While McCann started out with Donegan doing Bikram, he has studied lots of different yoga paths since then – next came Ashtanga, and then Dharam yoga where he did teacher training. And more recently studying with Ana Flores, who he calls “the most badassed yoga teacher in the world today,” who he says has helped him stay connected to his spirit during his practice.

McCann spent May getting ready for the International Championships in June, where last year he came in third. Once again placing in the top three actually surprised him, due to he fact he was competing against some of the best yogi's in the world. So to get ready he's working on back bends, while teaching classes at Yoga To The People, where four times a week you can find McCann leading a class called Doorways to a Deeper Practicewhich he says is “basically a class on Scorpion Handstand.”
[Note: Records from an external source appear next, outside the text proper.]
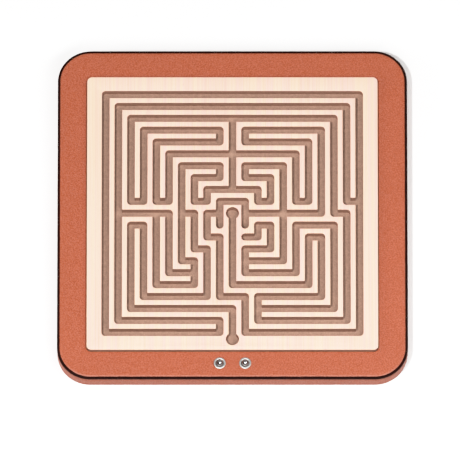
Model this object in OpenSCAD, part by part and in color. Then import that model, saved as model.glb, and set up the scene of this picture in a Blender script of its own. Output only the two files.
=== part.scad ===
// Tilt maze game: a leather-covered tray round a veneered board with a routed track.
// Two steel balls wait in metal cups in the front rim.
// Origin: centre of the underside. +Z is up, +Y points to the back, the cups are at -Y.

/* [Tray] */
// Width of the square tray, from edge to edge
tray_w = 300.6; // [290:0.1:320]
// Radius of the tray's outer corners
corner_r = 28.5; // [22:0.5:32]
// Height of the leather rim above the table
rim_h = 17; // [16.5:0.1:18]
// Width of the leather rim beside the board
rim_w = 25.5; // [22:0.1:28]
// Overall height, to the top of the board
overall_h = 20; // [19.5:0.1:21.5]

/* [Leather and lining] */
// Thickness of the top leather
top_leather_t = 2; // [1.8:0.1:2.2]
// Thickness of the side leather
side_leather_t = 1.5; // [1.2:0.1:1.8]
// Step from the painted edge back to the side leather
side_step = 0.2; // [0.1:0.1:0.4]
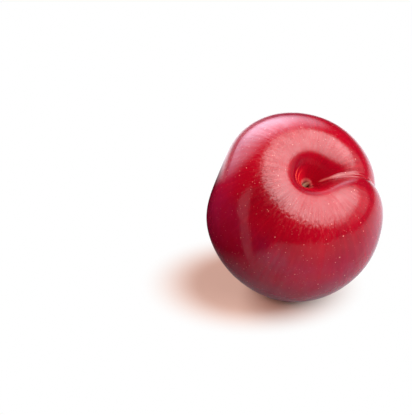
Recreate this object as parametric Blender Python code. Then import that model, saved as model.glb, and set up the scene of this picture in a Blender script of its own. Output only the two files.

While you would expect this to be a class geared to more experienced yogi's at McCann’s level, or in a fancier studio -- in fact, this one was sued by Bikram for copy infringement, according to the New York Times-- McCann follows his own rules. Unlike other Bikram champions, he isn’t one of their instructors, doesn’t have an athletic background, made a pop album called The Dungeon and studied classical piano before seriously getting into yoga.

McCann is spiritual, it's just not something you will find him talking about in class. “I don’t subscribe to the spiritual lifestyle that seems prevalent in yoga,” he says. While you wont find him talking about what to eat, or what god is, he does try to create a space where his students can find their own way. “I do try to help my students slow down, drop what’s in their head, feel their body, and go within to find their own answers.”

Along with teaching at Yoga for the People this summer, McCann is looking for a location for a studio of his own, and perhaps running a few retreats. Of course he will be having lots of fun, since it is his trademark - and no doubt his students will too.